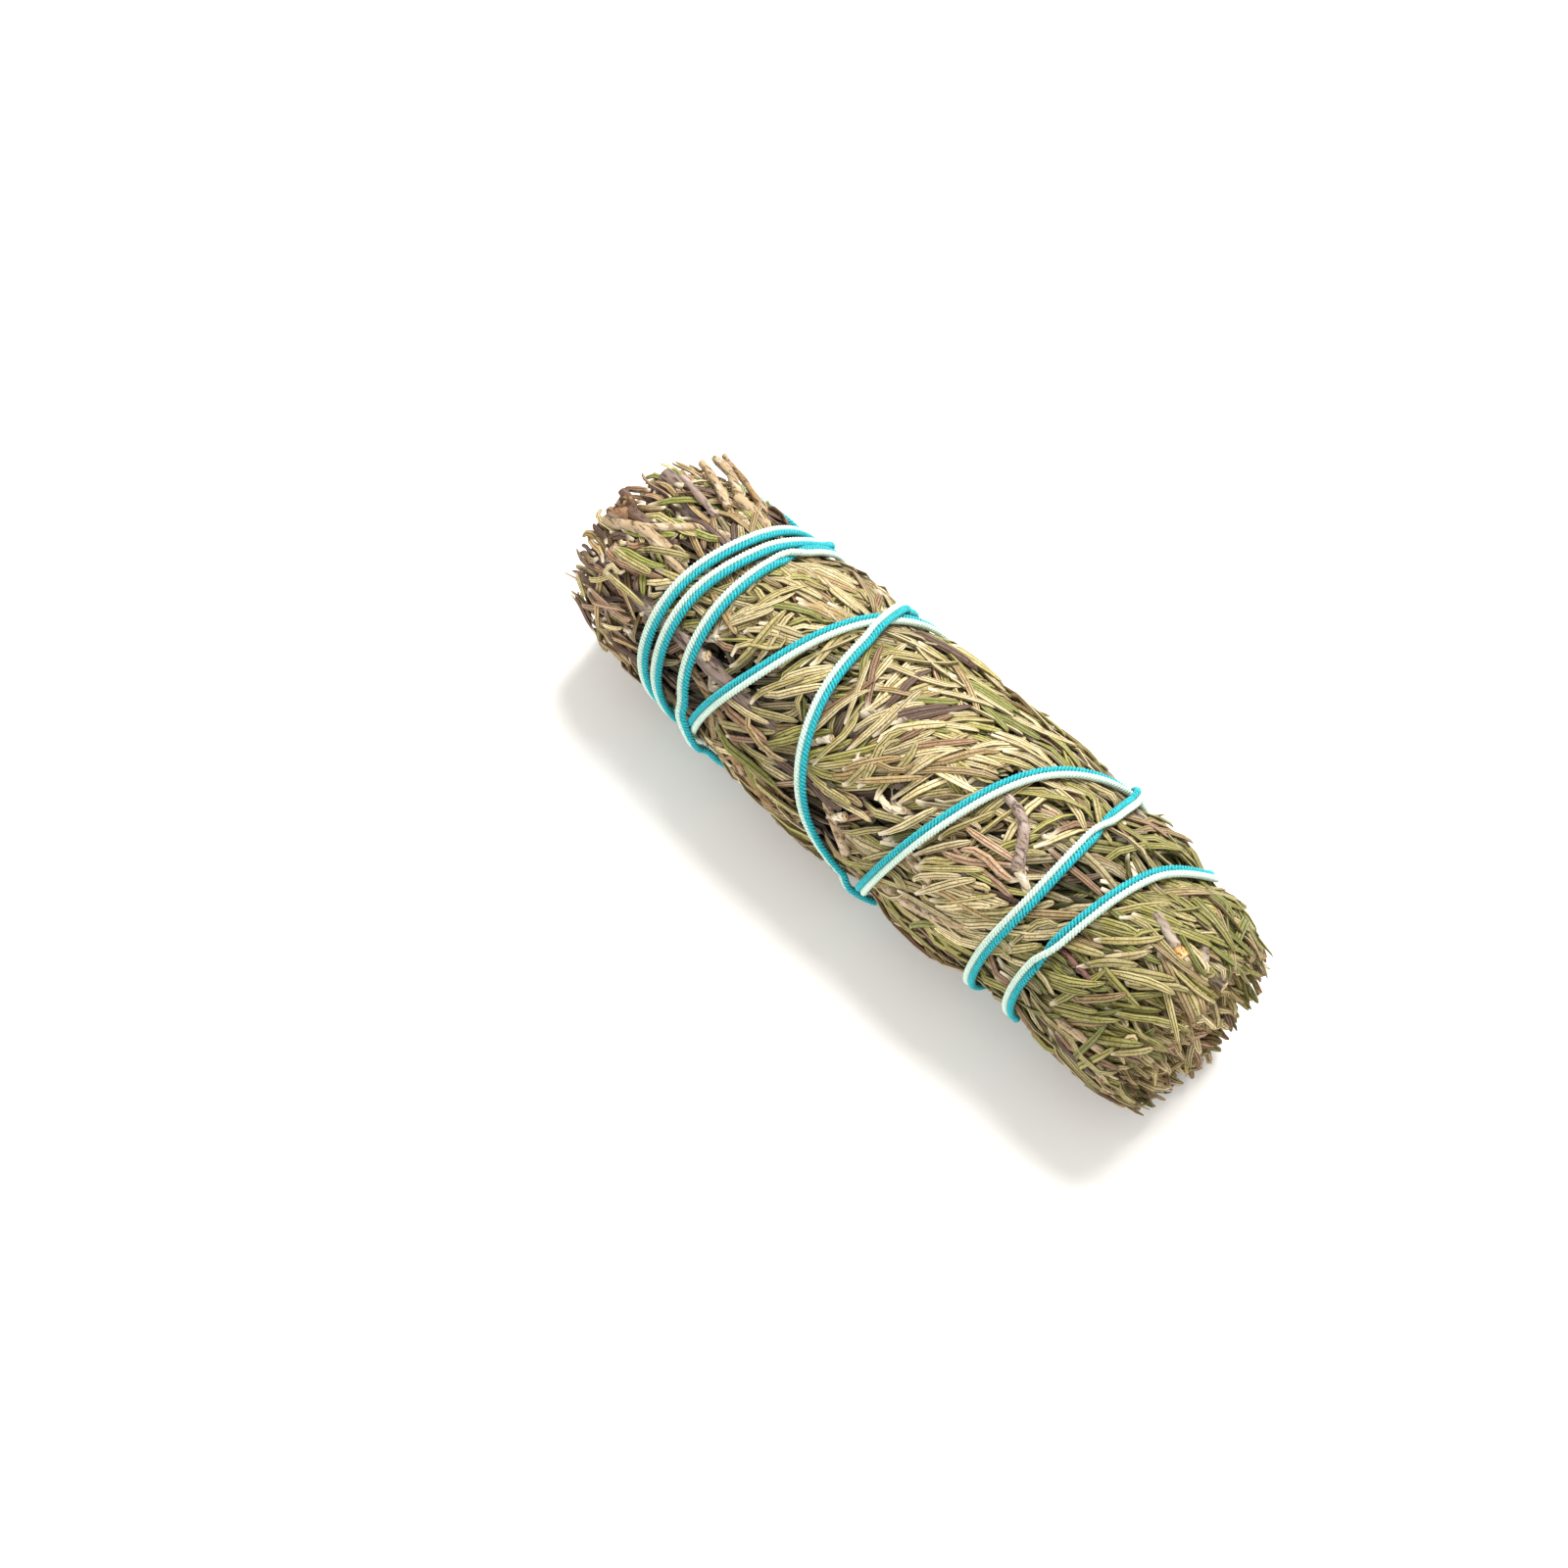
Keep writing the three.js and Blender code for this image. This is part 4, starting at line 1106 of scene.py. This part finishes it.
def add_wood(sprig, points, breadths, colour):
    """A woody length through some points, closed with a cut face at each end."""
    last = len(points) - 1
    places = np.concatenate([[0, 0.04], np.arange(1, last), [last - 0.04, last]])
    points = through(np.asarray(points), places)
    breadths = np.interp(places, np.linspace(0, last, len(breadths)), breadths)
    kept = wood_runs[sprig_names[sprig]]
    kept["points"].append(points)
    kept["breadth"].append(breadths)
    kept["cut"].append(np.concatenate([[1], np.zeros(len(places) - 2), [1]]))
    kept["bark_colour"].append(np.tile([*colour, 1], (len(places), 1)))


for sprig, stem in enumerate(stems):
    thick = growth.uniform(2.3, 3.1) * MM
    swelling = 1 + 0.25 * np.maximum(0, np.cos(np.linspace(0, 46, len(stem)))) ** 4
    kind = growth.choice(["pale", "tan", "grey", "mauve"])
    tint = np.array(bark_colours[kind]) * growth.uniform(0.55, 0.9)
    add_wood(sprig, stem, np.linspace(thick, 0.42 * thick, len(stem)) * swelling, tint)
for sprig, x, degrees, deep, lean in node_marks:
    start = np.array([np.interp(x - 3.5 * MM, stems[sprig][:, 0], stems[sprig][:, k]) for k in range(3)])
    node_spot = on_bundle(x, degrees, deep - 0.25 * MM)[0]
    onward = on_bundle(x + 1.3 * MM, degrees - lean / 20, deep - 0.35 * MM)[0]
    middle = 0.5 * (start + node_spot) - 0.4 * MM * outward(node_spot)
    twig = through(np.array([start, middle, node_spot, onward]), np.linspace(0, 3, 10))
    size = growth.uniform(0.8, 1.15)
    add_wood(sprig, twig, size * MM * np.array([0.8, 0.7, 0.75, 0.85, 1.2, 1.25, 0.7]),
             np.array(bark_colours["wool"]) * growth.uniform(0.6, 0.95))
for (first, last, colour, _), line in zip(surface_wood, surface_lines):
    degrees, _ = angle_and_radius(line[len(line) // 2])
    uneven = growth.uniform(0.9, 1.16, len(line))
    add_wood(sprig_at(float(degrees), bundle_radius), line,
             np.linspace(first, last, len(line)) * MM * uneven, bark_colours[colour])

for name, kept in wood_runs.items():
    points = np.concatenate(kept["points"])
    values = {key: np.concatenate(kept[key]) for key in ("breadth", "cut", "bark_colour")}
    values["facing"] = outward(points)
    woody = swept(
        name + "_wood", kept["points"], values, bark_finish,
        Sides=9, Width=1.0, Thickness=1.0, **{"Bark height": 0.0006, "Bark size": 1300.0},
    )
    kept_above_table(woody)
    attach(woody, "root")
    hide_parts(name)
....
• Stated exercise: Print, please, the lines above from the very first through the one that holds "1], (len(places), 1)))", both included, word for word and with nothing else.

• Task answer:
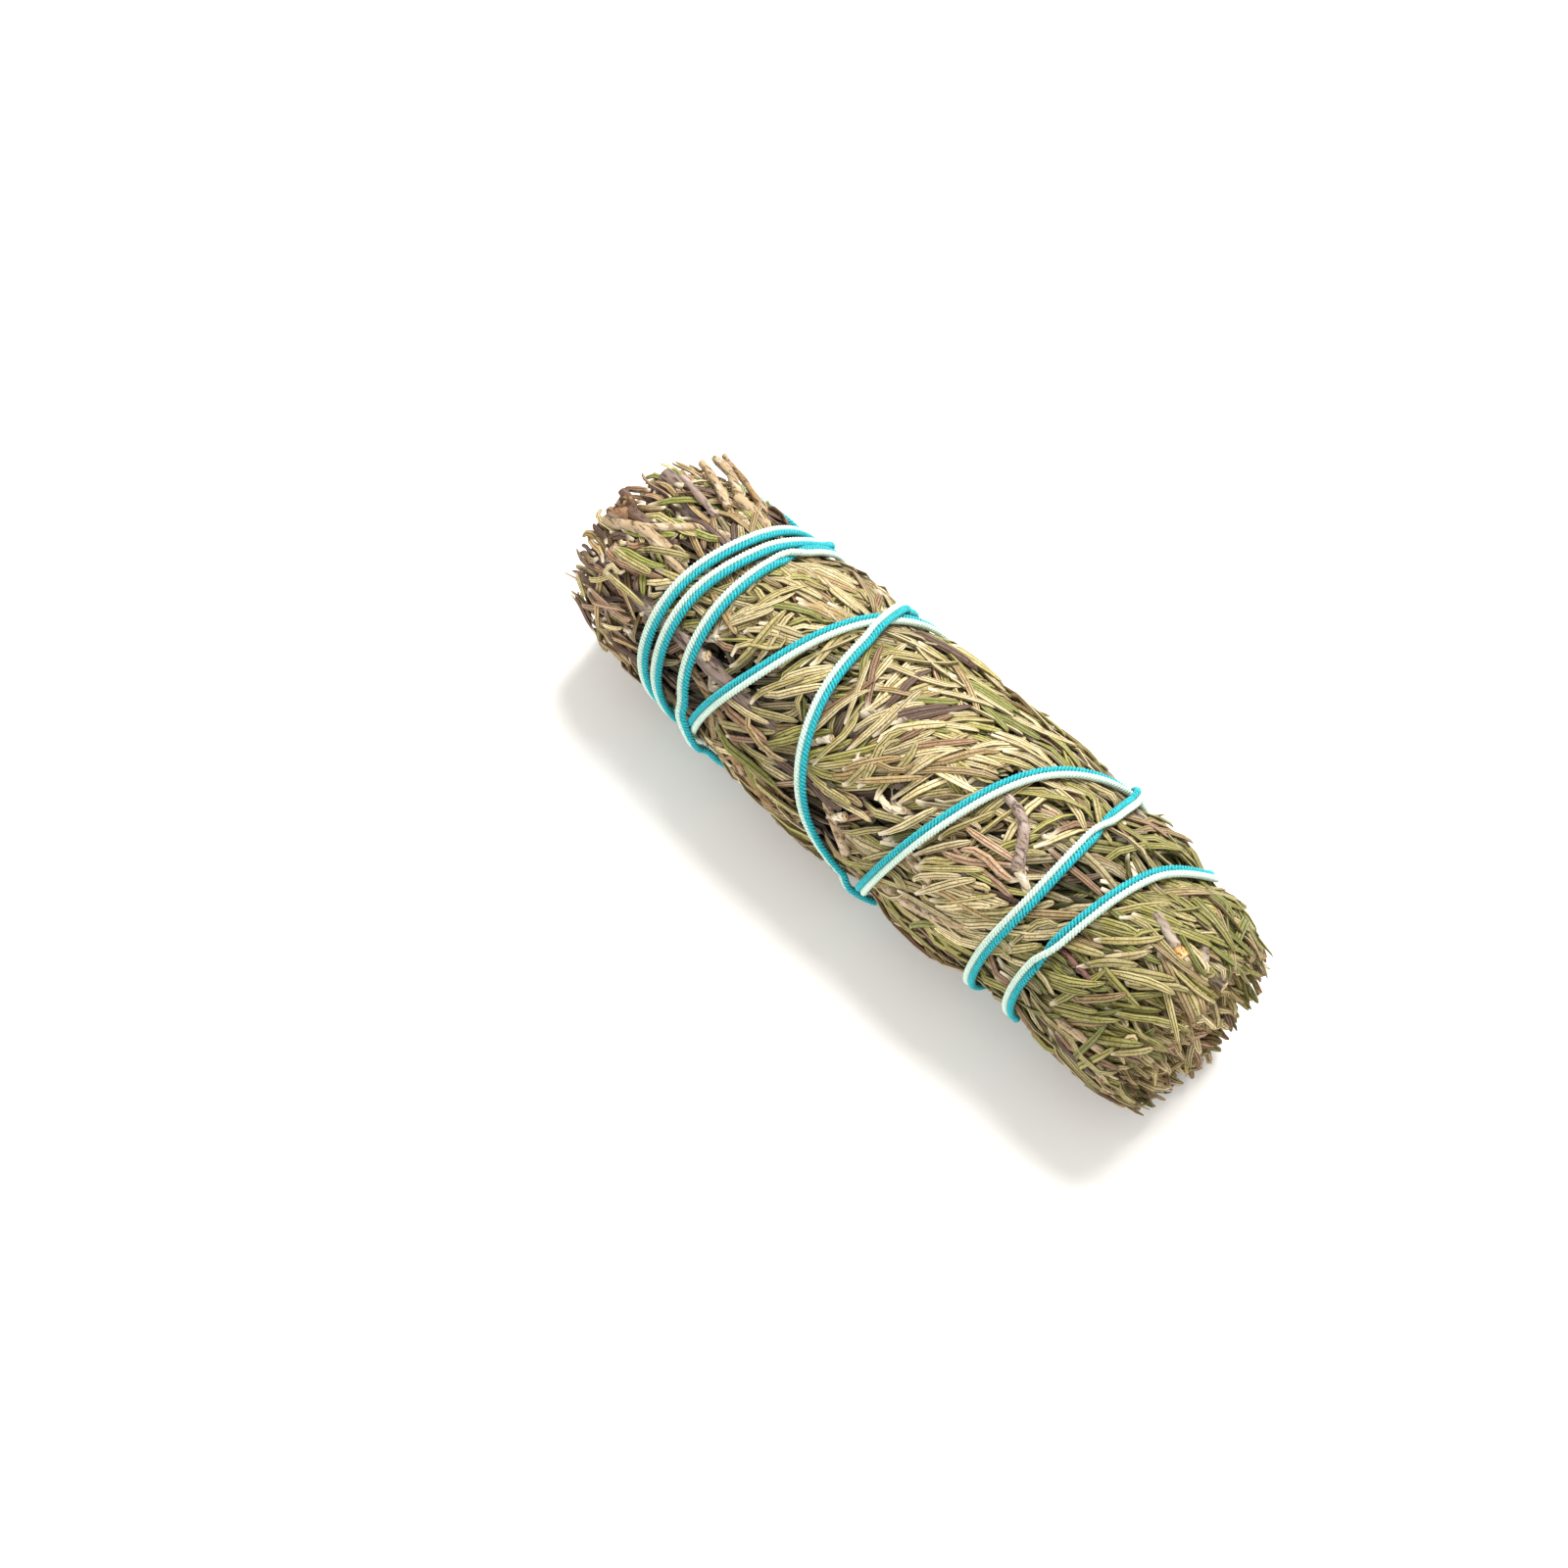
Keep writing the three.js and Blender code for this image. This is part 4, starting at line 1106 of scene.py. This part finishes it.
def add_wood(sprig, points, breadths, colour):
    """A woody length through some points, closed with a cut face at each end."""
    last = len(points) - 1
    places = np.concatenate([[0, 0.04], np.arange(1, last), [last - 0.04, last]])
    points = through(np.asarray(points), places)
    breadths = np.interp(places, np.linspace(0, last, len(breadths)), breadths)
    kept = wood_runs[sprig_names[sprig]]
    kept["points"].append(points)
    kept["breadth"].append(breadths)
    kept["cut"].append(np.concatenate([[1], np.zeros(len(places) - 2), [1]]))
    kept["bark_colour"].append(np.tile([*colour, 1], (len(places), 1)))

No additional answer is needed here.